Natürlich, zu lernen braucht seine Zeit (wie lange hat es gedauert, bis Sie sprechen konnten?). Sich kurzfristig etwas in den Kopf zu hämmern, mag vorübergehend ein Gefühl gegeben, überhaupt etwas getan zu haben. Wirkungsvoll ist das für die Meisten wiederum nicht. Gut Ding will bekanntlich Weile haben. Richten Sie Ihre Lernstrategien also langfristig aus. Früh zu beginnen schadet dabei gewiss nicht.
Das führt auch gleich zum vierten und dem wohl wichtigsten Punkt überhaupt: Alle Lerntechniken und Lernstrategien verpuffen, wenn sie kein stabiles Fundament haben. Entscheidend ist dafür Ihre Einstellung und Motivation. Wer sich einredet, wie (vermeintlich) schwer doch der zu lernende Stoff ist, wie unfähig die Dozenten sind oder wie unbeherrschbar die Stofffülle scheint, stellt sich selbst schnell ein Bein. Sich selbst immer wieder motivieren zu können und sich auch durch den einen oder anderen Misserfolg nicht aus der Bahn werfen zu lassen, ist Schlüsselkompetenz. Übrigens: Gerade Misserfolge können willkommene Gelegenheiten sein, die bisherigen Vorgehensweisen einmal zu überdenken und neu auszurichten.
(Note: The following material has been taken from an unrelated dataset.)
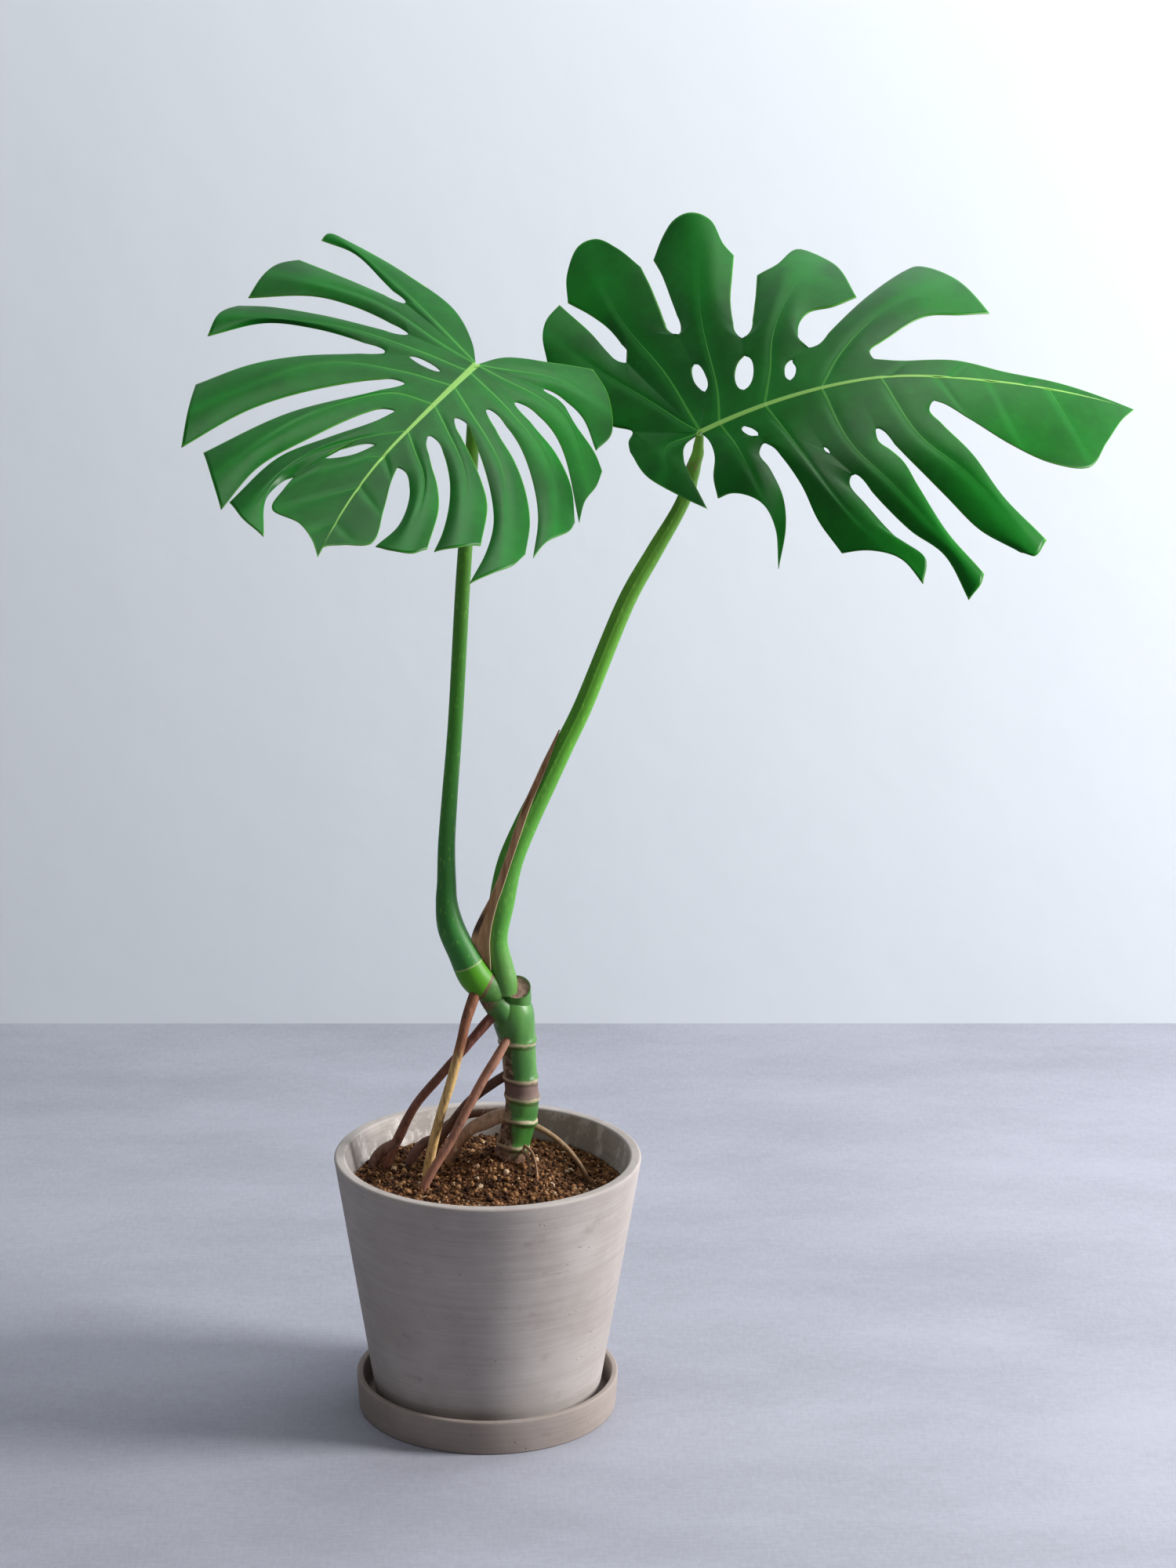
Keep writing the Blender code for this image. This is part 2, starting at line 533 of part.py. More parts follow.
U, L = 1, -1
right_lobes = [
    lobe(U, (0, 0), [(0, 0), (-14, -6), (-17, -24), (-13, -46), (-1, -91)], [(-22, -69), (-52, -28)],
         [(-60, 36), (-65, 28), (-64, 12)], [(-30, 0), (-34, -30)], 3),
    lobe(U, (0, 0), [(-60, 36), (-76, 50), (-102, 86), (-133, 153)], [(-136, 184), (-131, 206)],
         [(-59, 128), (-70, 139), (-91, 182), (-117, 226)], [(-39, 62), (-83, 122)]),
    lobe(U, (0, 0), [(-59, 128), (-59, 141), (-71, 174), (-90, 204), (-109, 226)],
         [(-108, 258), (-94, 290), (-78, 292), (-58, 272)],
         [(-9, 135), (-18, 150), (-24, 180), (-30, 211), (-37, 240)], [(-25, 92), (-65, 192)]),
    lobe(U, (0, 1), [(-9, 135), (-8, 150), (-13, 185), (-19, 220), (-25, 242)],
         [(-14, 264), (-3, 276), (13, 276), (31, 262), (41, 229)],
         [(47, 96), (42, 111), (41, 149), (46, 186), (50, 213)], [(19, 44), (12, 148)]),
    lobe(U, (1, 2), [(47, 96), (55, 106), (63, 141), (69, 181)], [(89, 195), (117, 231), (144, 205)],
         [(105, 58), (98, 72), (100, 95), (112, 112), (134, 116), (158, 130)], [(67, 39), (77, 96)]),
    lobe(U, (2, 3), [(105, 58), (114, 62), (135, 86), (171, 133), (209, 182)], [(226, 193), (254, 164)],
         [(162, 25), (161, 38), (181, 57), (219, 87), (251, 92), (281, 102)], [(133, 42), (182, 98)]),
    lobe(U, (3, 5), [(162, 25), (186, 19), (237, 18)], [(282, 9), (338, 10), (379, 11)], [(410, 13)], [], 0),
    lobe(L, (4, 5), [(210, -33), (219, -37), (242, -55), (276, -78), (312, -90), (350, -84)],
         [(372, -49), (394, -10)], [(410, 13)], [], 0),
    lobe(L, (3, 4), [(154, -59), (160, -66), (182, -98), (211, -134), (239, -163), (274, -179)], [(287, -183)],
         [(210, -33), (206, -44), (214, -60), (238, -91), (264, -132), (300, -165)], [(192, -73), (232, -115)]),
    lobe(L, (2, 3), [(129, -103), (136, -111), (155, -138), (176, -162), (204, -184), (223, -220)], [(234, -211)],
         [(154, -59), (156, -72), (175, -97), (186, -122), (209, -165), (239, -199)], [(129, -70), (164, -122)]),
    lobe(L, (1, 2), [(54, -45), (62, -55), (82, -99), (95, -139), (113, -171)], [(138, -176), (165, -187)],
         [(129, -103), (127, -114), (138, -133), (161, -164), (187, -186), (183, -206)], [(88, -74), (116, -132)]),
    lobe(L, (0, 1), [(0, 0), (7, -17), (10, -38), (7, -61), (9, -85)], [(21, -87), (46, -110), (57, -141)],
         [(54, -45), (51, -57), (58, -78), (66, -108), (66, -137), (57, -171)], [(26, -25), (38, -69)]),
]
right_holes = [
    (4.9, 68, 40.4, 10.8, -80), (44.6, 50.1, 42.5, 17.2, -95), (85.4, 33.5, 24, 10.5, -96),
    (42.7, -25.5, 21.7, 6.8, -44),
]
right_leaf = blade(
    "right_leaf", right_lobes, right_holes, right_midrib, right_stations, right_columns, right_height,
    (0.1961, 0.0, 0.9735), (0.999, 0.034, 0.037), (-0.011, -0.574, 0.819), blade_green,
)

for helper in list(cutter_set.objects):
    bpy.data.objects.remove(helper, do_unlink=True)
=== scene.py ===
# A potted monstera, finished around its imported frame: two split leaves on long stalks, a ringed stem with
# aerial roots, crumbly potting mix, a tapered mineral pot and its saucer. Metres, +Z up.
import math

import bmesh
import bpy
import numpy as np
from mathutils import Matrix, Vector


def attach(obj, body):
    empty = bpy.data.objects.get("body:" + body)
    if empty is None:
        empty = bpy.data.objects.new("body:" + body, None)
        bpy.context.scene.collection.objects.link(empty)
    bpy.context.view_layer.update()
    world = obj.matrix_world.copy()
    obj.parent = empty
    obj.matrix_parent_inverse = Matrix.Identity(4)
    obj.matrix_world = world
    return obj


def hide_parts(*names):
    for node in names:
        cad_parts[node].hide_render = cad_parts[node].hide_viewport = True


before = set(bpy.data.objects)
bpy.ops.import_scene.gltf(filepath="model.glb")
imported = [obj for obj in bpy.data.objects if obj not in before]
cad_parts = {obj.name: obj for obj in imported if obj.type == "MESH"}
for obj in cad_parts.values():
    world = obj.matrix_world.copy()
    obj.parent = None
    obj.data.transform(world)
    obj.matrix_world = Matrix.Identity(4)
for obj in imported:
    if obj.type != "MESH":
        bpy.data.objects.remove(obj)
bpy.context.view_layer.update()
print("frame loaded")

# the camera comes first, as everything is judged through it
view = dict(place=(0.0, -3.405, 1.543), pitch=14.93, yaw=1.594, roll=0.5, lens=85, filmHeight=36)


def setCamera(cfg):
    data = bpy.data.cameras.new("camera")
    data.lens = cfg["lens"]
    data.sensor_fit = "VERTICAL"
    data.sensor_height = cfg["filmHeight"]
    holder = bpy.data.objects.new("camera", data)
    tilt = Matrix.Rotation(math.radians(90 - cfg["pitch"]), 4, "X")
    turn = Matrix.Rotation(math.radians(-cfg["yaw"]), 4, "Z")
    roll = Matrix.Rotation(math.radians(cfg["roll"]), 4, "Z")
    holder.matrix_world = Matrix.Translation(cfg["place"]) @ turn @ tilt @ roll
    bpy.context.collection.objects.link(holder)
    bpy.context.scene.camera = holder


setCamera(view)


# one output of a shader node, so that sums and products can be written as plain expressions
class Wire:
    def __init__(self, paint, socket):
        self.paint = paint
        self.socket = socket

    def maths(self, kind, *others):
        return self.paint.node("Math", {"operation": kind}, dict(enumerate((self, *others))))

    def __add__(self, other):
        return self.maths("ADD", other)

    def __sub__(self, other):
        return self.maths("SUBTRACT", other)

    def __rsub__(self, other):
        return self.paint.node("Math", {"operation": "SUBTRACT"}, {0: other, 1: self})

    def __mul__(self, other):
        return self.maths("MULTIPLY", other)

    def __truediv__(self, other):
        return self.maths("DIVIDE", other)

    def __pow__(self, other):
        return self.maths("POWER", other)

    __radd__ = __add__
    __rmul__ = __mul__

    # 0 below low, 1 above high, smooth between
    def step(self, low, high):
        settings = {"interpolation_type": "SMOOTHSTEP"}
        return self.paint.node("MapRange", settings, {"Value": self, "From Min": low, "From Max": high})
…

Nun liegt es an Ihnen. Sie wissen nicht, wo oder wie Sie starten sollen? Machen Sie sich nicht zu viele Gedanken. Sondieren Sie doch einmal in einem ersten Schritt, welche Lernstrategien speziell für Ihr Fach empfohlen werden. Hören Sie sich um, tauschen Sie sich mit anderen aus und scheuen Sie sich nicht um Rat zu fragen. Stellen Sie sich so nach und nach Ihren eigenen Werkzeugkasten zusammen. Man darf ruhig experimentieren, um die für sich passenden Lernwege herauszufinden. Wichtig ist nur eines: Anfangen!